Emily Dickinson's Collected Poems

Emily Dickinson's Collected Poems Summary and Analysis of "There came a Day at Summer's full"

This poem presents a kind of sacramental ceremony between the speaker and another. This other, depending on the reading, is either a human lover, or Christ. The opening stanza describes the coming of a summer day, specifically, the summer solstice (“There came a Day at Summer’s full”), which is beyond normal human experience (“I thought that such were for the Saints”) and reserved for the divine, because it allows for rebirth (“Where Resurrections – be –“). In this case, however, the speaker is allowed to participate and is, in fact, the sole recipient (“Entirely for me”).

In the next stanza, the natural world continues to act as if everything were normal. The sun sets (“The Sun, as common, went abroad”), the wind blows (“The flowers, accustomed, blew”), as if this ceremony, and its association with resurrection, were not occurring (“As if no soul the solstice passed/That maketh all things new –“).

The speaker then describes a kind of sacred, ultimate silence (“The time was scarce profaned, by speech –“) that does not need superfluous words, because all is understood without them (“The symbol of a word,/Was needless”). She compares words in this situation to Christ’s clothes “at Sacrament", carrying no meaning.

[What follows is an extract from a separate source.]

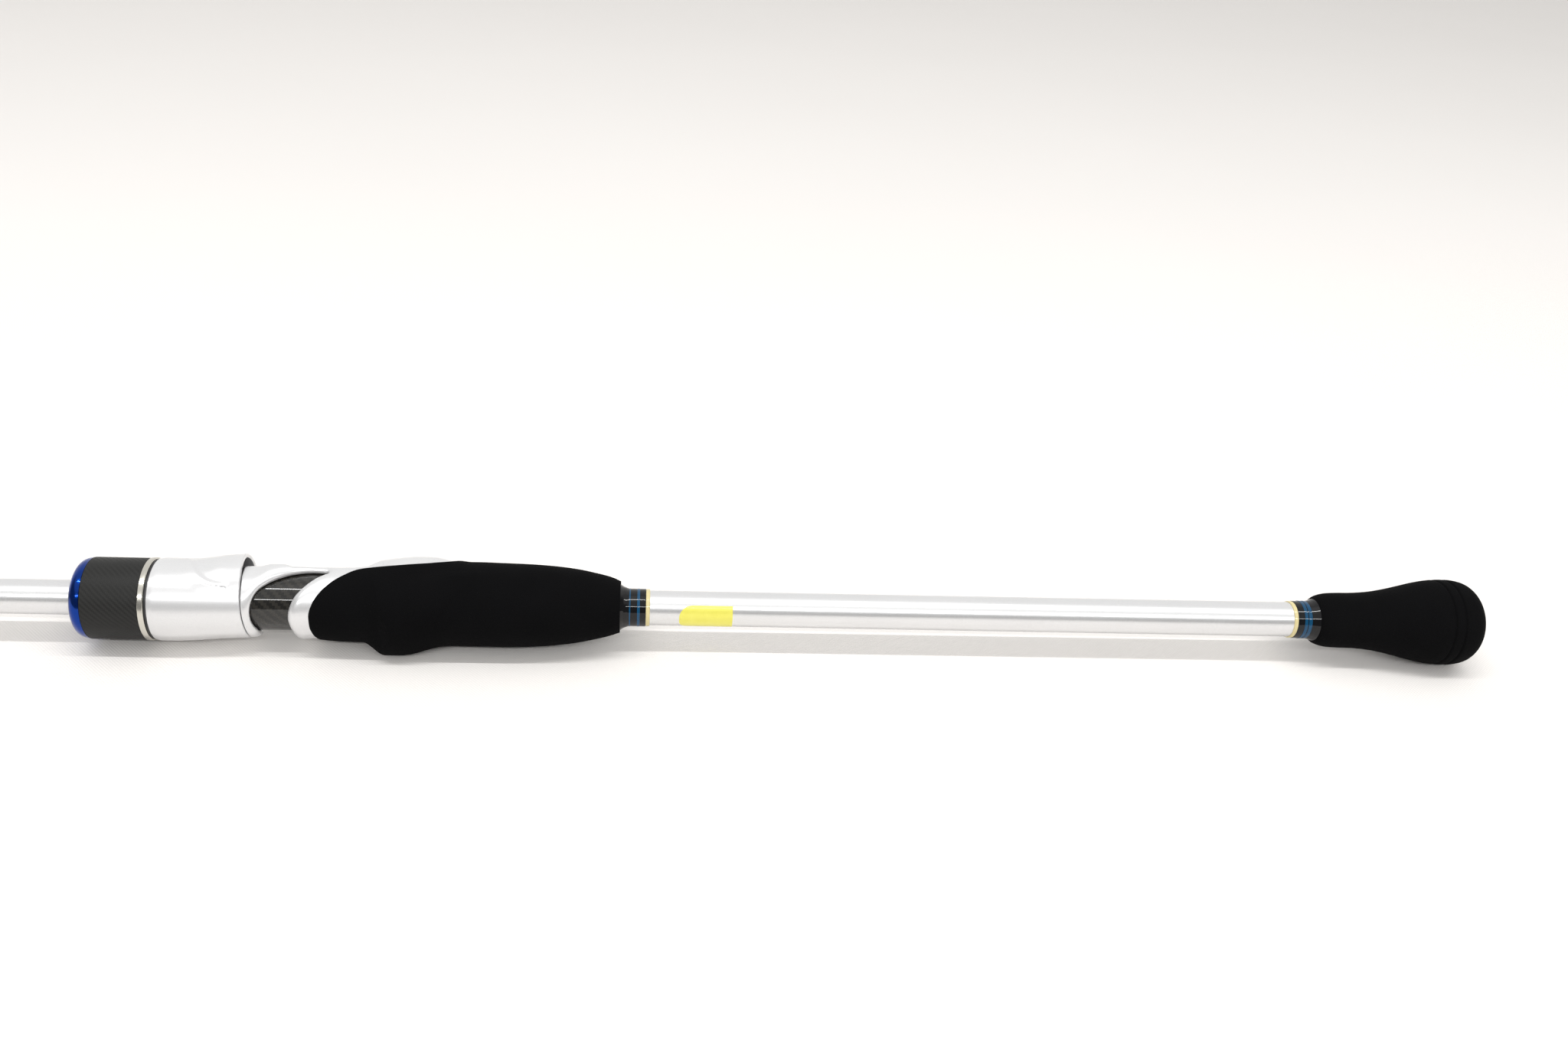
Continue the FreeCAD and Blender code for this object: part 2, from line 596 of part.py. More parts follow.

The next stanza makes it clear that there is another person present, although whether it is a lover or Christ is less clear. The speaker and the other are presented here, however, as equals (“Each was to each The Sealed Church”), or at least, as equally important to each other. They are given this day to “commune,” as a kind of practice for their later meeting in, ostensibly, heaven (“Lest we too awkward show / At Supper of the Lamb”).

The time goes by quickly (“The Hours slid fast”), because the speaker and her companion don’t want it to pass at all (“As Hours will, / Clutched tight, by greedy hands –“). Knowing they must now part, as two “Bound to opposing lands,” they each crucify the other -- that is, they separate, and in so doing, they die. But this ceremony acts as a betrothal (“Sufficient troth”) for a reunion, a spiritual wedding (“To that new Marriage”), beyond the grave (“we shall rise – / Deposed – at length, the grave“).

Analysis

Dickinson wrote many poems about the sacrament, which always presented a non-traditional, often non-Christian, view of it, and “There came a Day at Summer’s full” is no exception. This poem can be read two ways, either as Dickinson sacramentally presenting the apocalyptic marriage with the Lamb described in Revelation, or using Revelation metaphorically to describe a non-religious kind of love between two human lovers.

The second reading seems a little more likely, as Dickinson more often uses Christian symbolism in a rather atypical way, and her diction in this poem, while often religious, always seems to offer a more profane reading as well. This especially helps to explain the last stanza, as it describes the two figures both rising from their graves to meet in heaven; Christ is already waiting in heaven, and so it seems more likely that the second figure is also human.

Additionally, the opening of the poem makes it clear that, although this day is divine in its way, it is surprising because it is not a day for divine characters—the speaker thinks that this day can only be for Saints, but instead, it is “Entirely” for her. Thus, it seems unlikely that the other participant in the sacrament is divine. She also describes them as being “permitted to commune,” which implies that there is a figure removed from the scene who is controlling it, and this seems more likely to be the divine figure.

The expression of love in this poem, though, still becomes divine—in a way, it is more divine than the Christian sacrament, which relies on symbols of Christ’s love. This is then through simile equated to Christ’s wardrobe -- namely what cloaks and hides the true event, just as symbols are tools which stand between the perceiver and the truth. The implication then is that there is a profound spiritual, and perhaps physical, nudity that does not require these symbols for understanding.

These two lovers tie on each others’ crucifix -- which means, essentially, that they are each the others’ instrument of death. This is because their hour of separation has come, and this separation is, to them, fatal. Yet the fact that they cannot live apart serves as its own guarantee—or, “troth”—according to the speaker, that they will meet again and that they will have a “new Marriage.” This marriage constitutes a spiritual marriage in heaven, for they should both soon find themselves there.